- Ambush of Tinsalane: Part of the 2012 Tuareg rebellion
| Date | 11 February 2012 |
| Location | Between Kidal and Tessalit |
| Result | Indecisive Both sides claim victory.; |

Belligerents
- Mali Malian Army;: Azawad MNLA; Ansar Dine

Commanders and leaders
- El Haji Ag Gamou Yusuf Ag Bougara (POW): Cheikh Ag Aoussa Ibah Ag Moussa Assalat Ag Habi

Strength
- Several hundred soldiers 107 vehicles 6 BRDM-1 several helicopters: Unknown

Casualties and losses
- 17 killed 14 captured 6 vehicles destroyed 4 vehicles captured (according to the MNLA): 4 wounded (according to the MNLA) 100 killed 50 prisoners 70 vehicles destroyed (according to Mali)

= Tinsalane ambush =

The ambush of Tinsalane occurred on February 11, 2012, when armed groups of Ansar Dine and the National Movement for the Liberation of Azawad (MNLA) fought against a convoy of the Malian army who came to reinforce the troops besieged in Tessalit.

==The ambush==
On February 10, 2012, the Malian army launched an offensive to rescue the garrison of Amachach camp, near Tessalit, besieged by the rebels. The army deployed on the ground 107 all-terrain vehicles, 6 BRDMs, as well as helicopters piloted by Ukrainian mercenaries. The ambush took place in Tinsalane, 20 kilometers south of Tessalit.

According to Malian military sources, "The aim was to attract as many rebels as possible to the army, then to use combat helicopters to pound enemy positions (...) We chose to fight at Tessalit, because we could quickly transfer injured in Gao thanks to the airport that we control again since the weekend. " According to officers of the Malian army, more than 100 rebels have been killed, 50 taken prisoner and 70 vehicles destroyed.

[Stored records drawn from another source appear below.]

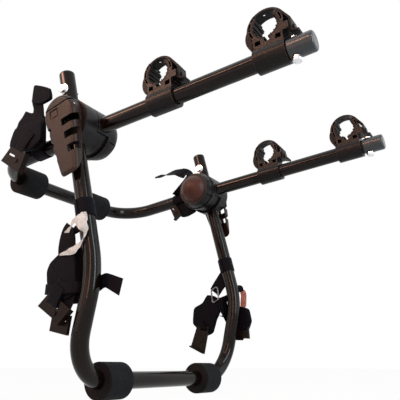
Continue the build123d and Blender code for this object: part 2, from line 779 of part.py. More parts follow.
def cradle_strap(place):
    """The rubber strap: a lobe at one side, the band over the top and a tail past the peg."""
    band_inner = jaw_radius + strap_gap
    band_outer = band_inner + strap_thickness
    tail = peg_boss_reach + strap_gap
    with BuildPart() as block:
        with BuildSketch(cradle_plane(place, -strap_width / 2)):
            with BuildLine():
                band = CenterArc((0, jaw_centre_height), band_outer, 35, 140)
                under = CenterArc((0, jaw_centre_height), band_inner, 35, 140)
                lobe_side = -sleeve_length / 2 - strap_gap
                lobe_low = sleeve_radius - 4
                ThreePointArc(band @ 1, (foot_left - 11, lobe_low + 13), (lobe_side, lobe_low))
                Polyline(
                    (lobe_side, lobe_low),
                    (lobe_side, sleeve_radius + 6),
                    (foot_left - 1, sleeve_radius + 9),
                    (-band_inner, jaw_centre_height - 6),
                    under @ 1,
                )
                Line(band @ 0, (tail + strap_thickness, jaw_centre_height))
                bend = peg_height - peg_head_radius - 1
                Polyline(
                    (tail + strap_thickness, jaw_centre_height),
                    (tail + strap_thickness, bend),
                    (tail + 4 * strap_thickness, bend - 0.9 * strap_thickness),
                    (tail + 3.5 * strap_thickness, bend - 1.7 * strap_thickness),
                    (tail, bend - strap_thickness / 2),
                    (tail, jaw_centre_height - 1),
                )
                Line((tail, jaw_centre_height - 1), under @ 0)
            make_face()
        extrude(amount=strap_width)
        with BuildSketch(along_plane(arm_half_span, arm_angle, place)):
            with Locations((0, peg_height)):
                Circle(peg_radius + press)
        extrude(amount=2 * peg_boss_reach, mode=Mode.SUBTRACT)
        for turn in (72, 98):
            direction = Vector(cos(radians(arm_angle + turn)), 0, sin(radians(arm_angle + turn)))
            middle = cradle_plane(place, 0).from_local_coords((0, jaw_centre_height, 0))
            with BuildSketch(Plane(origin=middle, z_dir=direction)):
                Circle(strap_hole_radius)
            extrude(amount=2 * jaw_radius, mode=Mode.SUBTRACT)
    return block


for side, places in (("left", cradle_places_left), ("right", cradle_places_right)):
    for number, place in enumerate(places, start=1):
        finish_side(cradle(place), f"cradle_{number}", side)
        finish_side(cradle_liner(place), f"cradle_{number}_liner", side)
        finish_side(cradle_strap(place), f"cradle_{number}_strap", side)

# Straps, folded up as they are stored. Outlines are (x, z) in the legs' directions for the leg straps
# and level for the upper ones, and each layer runs between two distances from the middle of the carrier.
band_radius = tube_radius + press + webbing_thickness
pack_far = leg_half_span + tube_radius + press + moving_gap
pack_near = pack_far - 4 * pack_step + 2
behind_leg = leg_half_span - tube_radius - press - webbing_thickness / 2


def strap_band(frame, width):
    """A turn of webbing round a tube."""
    with BuildPart() as block:
        with BuildSketch(frame):
            Circle(band_radius)
            Circle(tube_radius + press, mode=Mode.SUBTRACT)
        extrude(amount=width)
    return block.part


def layer(angle, outline, near, far):
    """A flat layer square to Y, from one distance to another."""
    with BuildPart() as block:
        with BuildSketch(side_plane(near, angle)):
            Polygon(*outline, align=None)
        extrude(amount=far - near)
    return block.part


def hook_plate(angle, corners, slit, hole, near):
    """A coated hook plate with a slit for the webbing, a rivet hole and a lip along its last edge."""
    lip_start, lip_end = Vector(*corners[2]), Vector(*corners[3])
    slit_middle = (Vector(*slit[0]) + Vector(*slit[1])) / 2
    inward = (Vector(*corners[0]) - lip_end).normalized() * plate_thickness
    lip = [lip_start, lip_end, lip_end + inward, lip_start + inward]
    with BuildPart() as block:
        with BuildSketch(side_plane(near, angle)):
            Polygon(*corners, align=None)
            SlotCenterPoint(slit_middle, slit[1], 2 * webbing_thickness, mode=Mode.SUBTRACT)
            with Locations(hole):
                Circle(rivet_shank_radius + press, mode=Mode.SUBTRACT)
        extrude(amount=plate_thickness)
        with BuildSketch(side_plane(near, angle)):
            Polygon(*[(point.X, point.Y) for point in lip], align=None)
        extrude(amount=plate_lip)
    return block


def rivet(angle, centre, near):
    """A rivet through a hook plate, its head on the plate's front."""
    with BuildPart() as block:
        with BuildSketch(side_plane(near, angle)):
            with Locations(centre):
                Circle(rivet_shank_radius)
        extrude(amount=plate_thickness)
        with BuildSketch(side_plane(near + plate_thickness, angle)):
            with Locations(centre):
                Circle(rivet_radius)
        extrude(amount=rivet_head_height)
    return block.part


def from_bend(*points):
    """Points of a leg strap, whose heights are given from where the leg bends."""
    return [(x, z - leg_bend_drop) for x, z in points]


# Left leg strap: a turn round the leg, a flap, the folded pack and the free end behind the leg
left_foot = leg_point(0, -leg_half_span, 82 - leg_bend_drop)
left_band = strap_band(Plane(origin=left_foot, z_dir=lean_z), webbing_width)
left_inner = from_bend((-58, 42), (-33, 52), (-15, 48), (-15, 17), (-20.5, -8), (-30, -31), (-72, 2))
left_middle = from_bend(
    (-52, 50), (-33, 54), (-15, 50), (-15, 17), (-20.5, -8), (-31.5, -32), (-77, -5), (-73, 27),
)
left_outer = from_bend((-50, 45), (-18, 48), (-16, 17), (-22, -8), (-33, -34), (-60, -20), (-64, 27))
left_flap = from_bend((-45, 94), (-13.6, 84), (-13.6, 46), (-58, 46))
with BuildPart() as leg_strap_left:
    add(left_band)
    add(layer(leg_lean, left_flap, leg_half_span - pack_step / 2, leg_half_span + pack_step / 2))
    add(layer(leg_lean, left_inner, pack_near, pack_near + pack_step))
    add(layer(leg_lean, left_middle, pack_near + pack_step, pack_far - pack_step))
    add(layer(leg_lean, left_outer, pack_far - pack_step, pack_far))
    with BuildSketch(Plane(origin=leg_point(0, 0, -42 - leg_bend_drop), x_dir=lean_x, z_dir=lean_z)):
        with BuildLine():
            Polyline((-33, -behind_leg), (14, -behind_leg), (22, -behind_leg - 7), (46, -behind_leg - 10))
        trace(line_width=webbing_thickness)
    extrude(amount=webbing_width)
finish(leg_strap_left, "leg_strap_left")

left_hook_corners = from_bend((-96, -19), (-70, -7), (-33, -47), (-57, -59))
left_hook_slit = from_bend((-76, -18), (-60, -34))
left_hook_hole = from_bend((-66, -39))[0]
leg_hook_left = hook_plate(leg_lean, left_hook_corners, left_hook_slit, left_hook_hole, pack_far)
finish(leg_hook_left, "leg_hook_left")

with BuildPart() as leg_buckle_left:
    with BuildSketch(side_plane(pack_far - buckle_thickness, leg_lean)):
        Polygon(*from_bend((-73, -40), (-41, -50), (-51, -74), (-81, -59)), align=None)
        Polygon(*from_bend((-68, -44), (-47, -51), (-49, -56), (-70, -49)), align=None, mode=Mode.SUBTRACT)
    extrude(amount=buckle_thickness)
finish(leg_buckle_left, "leg_buckle_left")

tag_outline = from_bend((-6, 100), (17, 90), (14, 61), (3, 43), (-32, 38), (-44, 40), (-11, 61), (-23, 82))
with BuildPart() as blank_tag:
    tag_near = leg_half_span + band_radius
    add(layer(leg_lean, tag_outline, tag_near, tag_near + tag_thickness))
finish(blank_tag, "blank_tag")

# Right leg strap, looser, with its free end and buckle outside the leg
right_foot = leg_point(0, leg_half_span, 64 - leg_bend_drop)
right_band = strap_band(Plane(origin=right_foot, z_dir=lean_z), webbing_width)
right_inner = from_bend((-60, 48), (-44, 60), (-24, 41), (-32, 14), (-60, -20), (-98, -28), (-98, 16))
right_middle = from_bend(
    (-65, 52), (-44, 65), (-20, 43), (-28, 14), (-56, -24), (-108, -35), (-107, 18), (-86, 40),
)
right_outer = from_bend((-70, 48), (-44, 58), (-22, 37), (-26, 14), (-40, -14), (-88, -20), (-92, 28))
right_flap = from_bend((-42, 73), (-13.6, 82), (-13.6, 52), (-24, 28), (-45, 41))
right_end = from_bend((-50, -2), (-14, 2), (24, -16), (16, -58), (-12, -48), (-36, -20))
with BuildPart() as leg_strap_right:
    add(right_band)
    add(layer(leg_lean, right_flap, -leg_half_span - pack_step / 2, -leg_half_span + pack_step / 2))
    add(layer(leg_lean, right_inner, -pack_near - pack_step, -pack_near))
    add(layer(leg_lean, right_middle, -pack_far + pack_step, -pack_near - pack_step))
    add(layer(leg_lean, right_outer, -pack_far, -pack_far + pack_step))
    add(layer(leg_lean, right_end, -pack_far - webbing_thickness, -pack_far))
finish(leg_strap_right, "leg_strap_right")

right_hook_corners = from_bend((-90, -22), (-64, -33), (-88, -80), (-115, -58))
right_hook_slit = from_bend((-83, -32), (-71, -37))
right_hook_hole = from_bend((-87, -53))[0]
leg_hook_right = hook_plate(leg_lean, right_hook_corners, right_hook_slit, right_hook_hole, -pack_near)
finish(leg_hook_right, "leg_hook_right")

with BuildPart() as leg_buckle_right:
    with BuildSketch(side_plane(-pack_far - webbing_thickness, leg_lean)):
        Polygon(*from_bend((-34, -30), (8, -42), (2, -74), (-42, -60)), align=None)
        Polygon(*from_bend((-28, -38), (0, -46), (-1, -51), (-30, -43)), align=None, mode=Mode.SUBTRACT)
    extrude(amount=-buckle_thickness)
finish(leg_buckle_right, "leg_buckle_right")

wire_y = pack_near - wire_radius
with BuildPart() as wire_ring:
    with BuildLine() as wire_path:
        FilletPolyline(
            leg_point(-40, wire_y, 36 - leg_bend_drop),
            leg_point(-24, wire_y, 41 - leg_bend_drop),
            leg_point(-28, wire_y, 14 - leg_bend_drop),
            leg_point(-44, wire_y, 10 - leg_bend_drop),
            radius=4,
            close=True,
        )
    with BuildSketch(Plane(origin=wire_path.line @ 0, z_dir=wire_path.line % 0)):
        Circle(wire_radius)
    sweep()
finish(wire_ring, "wire_ring")

with BuildPart() as leg_rivets:
    add(rivet(leg_lean, left_hook_hole, pack_far))
    add(rivet(leg_lean, right_hook_hole, -pack_near))
finish(leg_rivets, "leg_rivets")

# Left upper strap: a turn round the upper frame, a stepped pack outside it and the standing end
upper_band_width = webbing_width - 2
upper_left_reach = 84.0
upper_near = arm_half_span + band_radius - moving_gap
upper_far = upper_near + 3 * upper_pack_step
upper_low = [(-107, 52), (-122, 41), (-139, -8), (-96, -26), (-62, -16), (-60, 40), (-88, 52)]
upper_middle = [(-100, 50), (-131, 28), (-139, -4), (-92, -22), (-64, -10), (-64, 40)]
upper_top = [(-96, 40), (-122, 20), (-136, -2), (-90, -22), (-68, -6), (-70, 34)]
upper_standing = [(-103, 106), (-66, 90), (-64, 66), (-78, 66), (-76, 36), (-100, 46)]
with BuildPart() as upper_strap_left:
    add(strap_band(along_plane(arm_half_span, upper_angle, upper_left_reach), upper_band_width))
    add(layer(0, upper_low, upper_near, upper_near + upper_pack_step))
    add(layer(0, upper_middle, upper_near + upper_pack_step, upper_far - upper_pack_step))
    add(layer(0, upper_top, upper_far - upper_pack_step, upper_far))
    add(layer(0, upper_standing, upper_near + upper_pack_step / 2, upper_near + upper_pack_step * 1.5))
finish(upper_strap_left, "upper_strap_left")

upper_left_corners = [(-157, -27), (-135, -6), (-88, -31), (-102, -63)]
upper_left_slit = [(-138, -18), (-124, -26)]
upper_left_hole = (-118, -35)
upper_hook_left = hook_plate(0, upper_left_corners, upper_left_slit, upper_left_hole, upper_far)
finish(upper_hook_left, "upper_hook_left")

# Right upper strap: a turn near the hub, its end standing up over the frame and its hook hanging below
upper_right_reach = 44.0
leaf_far = arm_half_span + 3
leaf_width = 25.0
hanging_near = -arm_half_span - 2
hanging_far = -arm_half_span + 12
with BuildPart() as upper_strap_right:
    add(strap_band(along_plane(-arm_half_span, upper_angle, upper_right_reach), upper_band_width))
    with BuildSketch(side_plane(-leaf_far, 0)):
        with BuildLine():
            Spline((-56, 8.2), (-47, 28), (-56, 52), (-96, 66), (-136, 62))
        trace(line_width=webbing_thickness)
    extrude(amount=leaf_width)
    add(layer(0, [(-70, -20.7), (-46, -18.2), (-34, -36), (-52, -45)], hanging_near, hanging_far))
finish(upper_strap_right, "upper_strap_right")

upper_right_corners = [(-76, -24), (-62, -18), (-44, -44), (-60, -56)]
upper_right_slit = [(-70, -25), (-64, -29)]
upper_right_hole = (-60, -36)
upper_hook_right = hook_plate(0, upper_right_corners, upper_right_slit, upper_right_hole, hanging_far)
finish(upper_hook_right, "upper_hook_right")

with BuildPart() as upper_rivets:
    add(rivet(0, upper_left_hole, upper_far))
    add(rivet(0, upper_right_hole, hanging_far))
finish(upper_rivets, "upper_rivets")
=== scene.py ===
import json
from math import cos, pi, radians, sin

import bpy
from mathutils import Matrix, Vector, noise


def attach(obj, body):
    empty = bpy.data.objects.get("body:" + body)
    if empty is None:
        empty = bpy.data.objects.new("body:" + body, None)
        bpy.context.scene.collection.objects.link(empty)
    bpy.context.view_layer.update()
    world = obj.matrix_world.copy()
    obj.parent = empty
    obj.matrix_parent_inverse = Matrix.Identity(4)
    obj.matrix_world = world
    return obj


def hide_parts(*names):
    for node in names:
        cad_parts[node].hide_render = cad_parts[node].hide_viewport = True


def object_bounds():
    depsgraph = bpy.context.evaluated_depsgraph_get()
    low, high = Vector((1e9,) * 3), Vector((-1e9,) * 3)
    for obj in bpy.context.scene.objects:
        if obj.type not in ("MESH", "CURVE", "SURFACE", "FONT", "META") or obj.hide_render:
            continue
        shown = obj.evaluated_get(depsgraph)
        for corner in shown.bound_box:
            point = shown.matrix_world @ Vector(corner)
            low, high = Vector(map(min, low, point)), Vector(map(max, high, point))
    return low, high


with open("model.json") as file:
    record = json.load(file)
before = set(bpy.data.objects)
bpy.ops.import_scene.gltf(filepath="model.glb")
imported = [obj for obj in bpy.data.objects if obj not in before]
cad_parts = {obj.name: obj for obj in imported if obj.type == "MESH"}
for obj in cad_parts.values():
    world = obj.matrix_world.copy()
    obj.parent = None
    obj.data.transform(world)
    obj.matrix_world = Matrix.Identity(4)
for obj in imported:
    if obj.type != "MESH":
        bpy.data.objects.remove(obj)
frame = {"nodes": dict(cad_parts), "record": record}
cad_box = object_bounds()

# Half the distance between the arms and the tube's radius in metres, and how far the legs lean
ARM_SPAN = 0.1802
TUBE_RADIUS = 0.0127
LEG_LEAN = radians(14.7)


# Shader groups

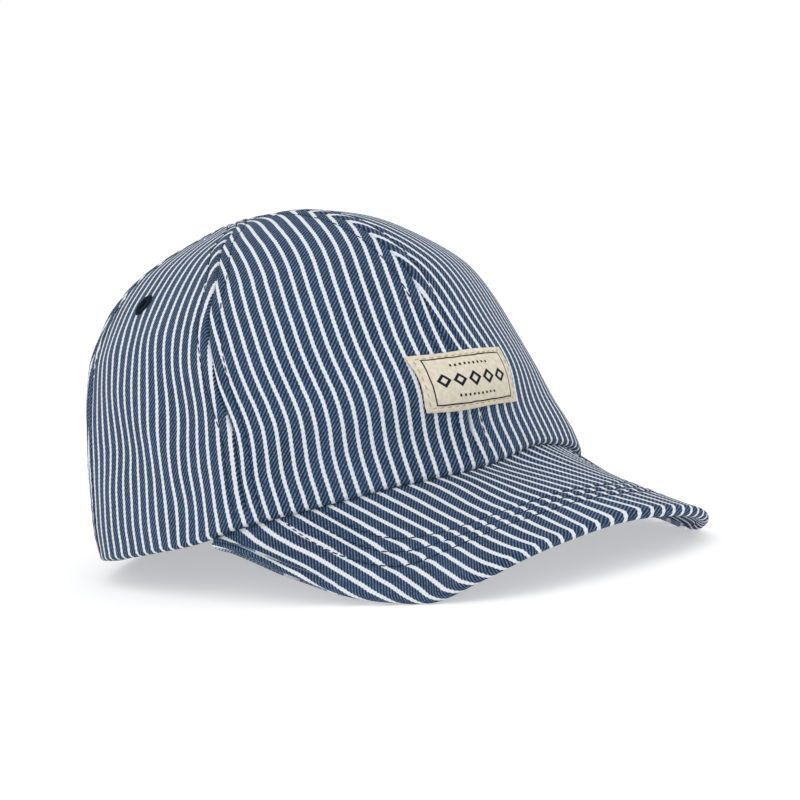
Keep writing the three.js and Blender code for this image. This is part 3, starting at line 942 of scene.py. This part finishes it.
def peak_row_line(row):
    """The run of a stitch row as across and out values, where it crosses each line of the peak."""
    front = MIDDLE_FRONT[1] - PEAK_LENGTH + row["behind"]
    across = np.linspace(-0.84, 0.84, 421)
    out = np.linspace(0, 0.995, 200)
    grid = peak_point(across[:, None], out[None, :])
    power = row["squareness"]
    reach = np.maximum(-PEAK_ROW_BACK - grid[..., 1], 0) / (-PEAK_ROW_BACK - front)
    level = np.abs(grid[..., 0] / row["half_width"]) ** power + reach ** power
    crossing = (level[:, 0] < 1) & (level[:, -1] > 1)
    found = [np.interp(1, line, out) for line in level[crossing]]
    return across[crossing], np.array(found)


PEAK_LINES = [peak_row_line(row) for row in PEAK_ROWS]
PEAK_SPOTS = [peak_point(across, out)[:, :2] for across, out in PEAK_LINES]


def peak_relief(points):
    """The cloth is drawn down along the stitch rows and stands a little proud between them."""
    height = np.zeros(points.shape[:-1])
    for spots in PEAK_SPOTS:
        gap = np.full(points.shape[:-1], 1e9)
        for spot in spots:
            gap = np.minimum(gap, np.hypot(points[..., 0] - spot[0], points[..., 1] - spot[1]))
        height -= ROW_DRAW * np.exp(-(gap / ROW_WIDTH) ** 2)
        height += ROW_SWELL * np.exp(-((gap - SWELL_AT) / SWELL_WIDTH) ** 2)
    return height


def peak_cloth_across(points):
    """Distance over the peak's curve from its middle line, so that its stripes run straight forward."""
    line = peak_point(np.linspace(0, 0.74, 90), np.full(90, 0.8))
    arc = np.concatenate([[0], np.cumsum(np.hypot(np.diff(line[:, 0]), np.diff(line[:, 2])))])
    beyond = np.maximum(np.abs(points[..., 0]) - line[-1, 0], 0)
    return np.sign(points[..., 0]) * (np.interp(np.abs(points[..., 0]), line[:, 0], arc) + beyond)


PEAK_RETURN = 1.2
PEAK_STRIPES = dict(start=1.46, pitch=3.7, under_start=2.3)
EDGE_THINNING = 0.4
UNDER_TUCK = 0.12

# Where the bend of the peak carries its stripes aside, the same on both sides of the middle:
# places and sizes are millimetres
PEAK_SWAYS = table(
    "side forward width length shift",
    (-28, -140, 10, 20, -4.03),
    (-10, -116, 10, 12, -0.50),
    (-22, -68, 10, 12, 1.04),
    (-52, -52, 10, 12, -1.99),
    (-34, -108, 10, 12, -0.82),
    (-10, -84, 10, 12, 2.96),
    (-46, -132, 10, 12, -3.26),
    (-64, -68, 10, 12, 0.68),
    (-10, -148, 10, 12, -2.85),
)


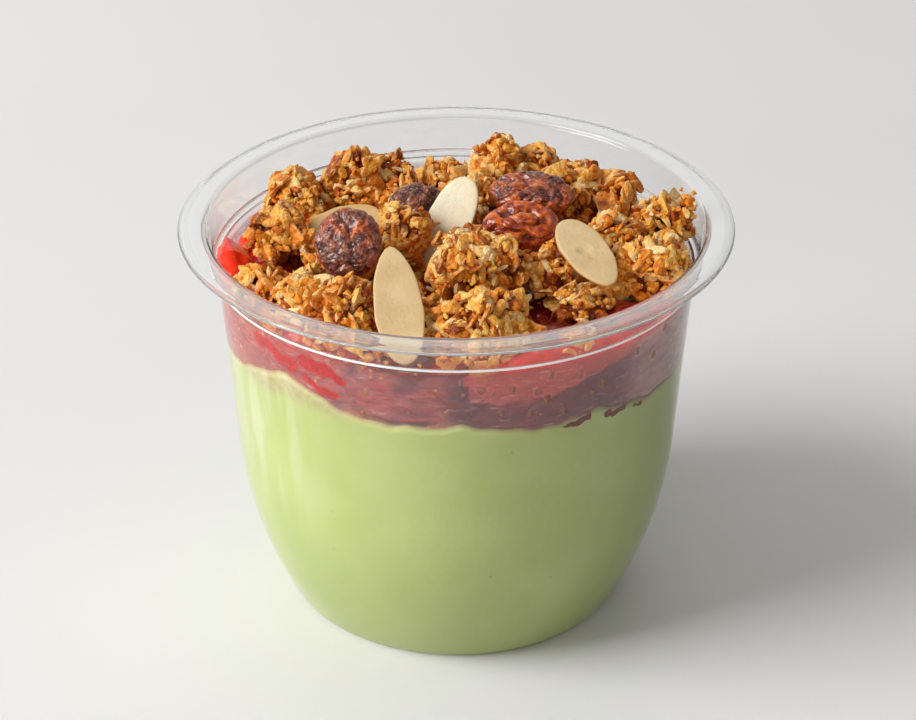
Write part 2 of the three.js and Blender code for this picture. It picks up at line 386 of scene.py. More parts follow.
def clearPlastic():
    look = Look("clear plastic")
    frost = look.mark("frost")
    ripple = look.grain(9, 1, at=look.stretched((1, 1, 0.18)))  # slight draw marks up the wall
    pull = look.grain(2.2, 2, at=look.stretched((1, 1, 0.3)))
    glass = look.shine(
        Base_Color=(0.975, 0.985, 0.98, 1),
        Roughness=0.02,
        IOR=1.5,
        Transmission_Weight=1.0,
        Normal=look.bump(ripple + pull * 0.12, 0.06),
    )
    letThrough = look.add("BsdfTransparent", {}, {"Color": (0.93, 0.94, 0.935, 1)})
    shadow = look.add("LightPath", out="Is Shadow Ray")
    clear = look.add("MixShader", {}, {0: shadow, 1: glass, 2: letThrough})
    # painted highlight on the marked rings, mixed over the clear plastic
    white = look.mix(frost.within(0.2, 0.7), (0.6, 0.6, 0.585, 1), (0.93, 0.93, 0.92, 1))
    edge = look.shine(Base_Color=white, Roughness=0.25)  # painted highlight: white where the corners would catch light
    return look.finish(look.add("MixShader", {}, {0: frost, 1: clear, 2: edge}))


def buildTub():
    size = tubSizes
    top, under = size["height"], size["height"] - size["wall"]
    edge = top - size["lipDrop"]
    lip = size["rimRadius"] - size["lipWidth"]
    foot = size["bodyRadius"] - size["wall"] + size["ledgeWidth"]
    shelf = size["ledgeHeight"] + size["ledgeRise"]
    mouth, turn, wall = size["mouthRadius"], size["mouthRound"], size["wall"]
    outer = bodyLine(0, size["ledgeHeight"] - 0.25)
    inner = bodyLine(wall, size["ledgeHeight"] + 0.2)
    rim = [
        outer[-1],
        (float(wallRadius(size["ledgeHeight"], 0)), size["ledgeHeight"] + 0.05),
        (foot + wall * 0.8, shelf - wall / 2),
        (foot + wall * 0.9, size["beadHeight"] - size["beadRadius"]),
        *[
            (foot + wall * 0.9 + size["beadRadius"] * math.sin(way) * 0.8,
             size["beadHeight"] - size["beadRadius"] * math.cos(way))
            for way in np.radians([30, 60, 90, 120, 150])
        ],
        (foot + wall * 0.95, size["beadHeight"] + size["beadRadius"]),
        (mouth + wall, under - turn / 2),
        (mouth + turn + wall / 2, under),
        (lip, under),
        (size["rimRadius"] - wall, edge),
        (size["rimRadius"] - wall / 4, edge),
        (size["rimRadius"], edge + wall / 2),
        (size["rimRadius"] - wall, top - wall / 4),
        (lip, top),
        (mouth + turn, top),
        (mouth + turn / 4, top - turn / 4),
        (mouth, top - turn),
        (foot, shelf + wall / 2),
        (foot - size["ledgeWidth"], shelf),
        inner[-1],
    ]
    line = outer[:-1] + softened(rim, 0.35) + inner[-2::-1]
    tub = spun("tub", line, size["stepsRound"])
    spots = spotsOf(tub)
    # painted highlights: white rings round the corners that would catch light
    radius, frost = np.hypot(spots[:, 0], spots[:, 1]), np.zeros(len(spots))
    for ring, height, reach, white in size["glintRings"]:
        gap = np.hypot(radius - ring, spots[:, 2] - height)
        frost = np.maximum(frost, white * (1 - smoothStep(0.5, 1, gap / reach)))
    # painted reflection: the rim band is whitened too
    onRim = (radius > size["mouthRadius"] + size["mouthRound"]) & (spots[:, 2] > edge - 0.6)
    mark(tub, "frost", np.maximum(frost, size["rimPaintedSheen"] * onRim))
    finishPiece(tub, "clear_tub", clearPlastic(), ["tub"])
    say("tub made:", len(tub.data.polygons), "faces")
    return tub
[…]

According to reports from sources close to the MNLA, on the morning of February 11, 2012, a convoy of Malian soldiers and militia departed the cities of Kidal and Anfif and moved towards Tessalit to strengthen the military forces of the besieged city. However, this convoy was ambushed by an MNLA brigade in Tinsalane. After several hours of fighting, the Malian forces fled, leaving 17 dead and 14 prisoners including commander Yousouf Ag Bougara. Six vehicles were destroyed and four captured. According to an MNLA spokesman, Hama Ag Sidahmed, the losses of the separatists were only 4 wounded.

According to a resident of the city of Alkhalil, on the border with Algeria, the drivers of about 25 rebel vehicles were left wounded, and sought admission to Algerian hospitals. Fighting continued on 13 and 14 February, and the Malian army claimed it had managed to enter Tessalit, and refuel the Amachach camp, which the rebels denied.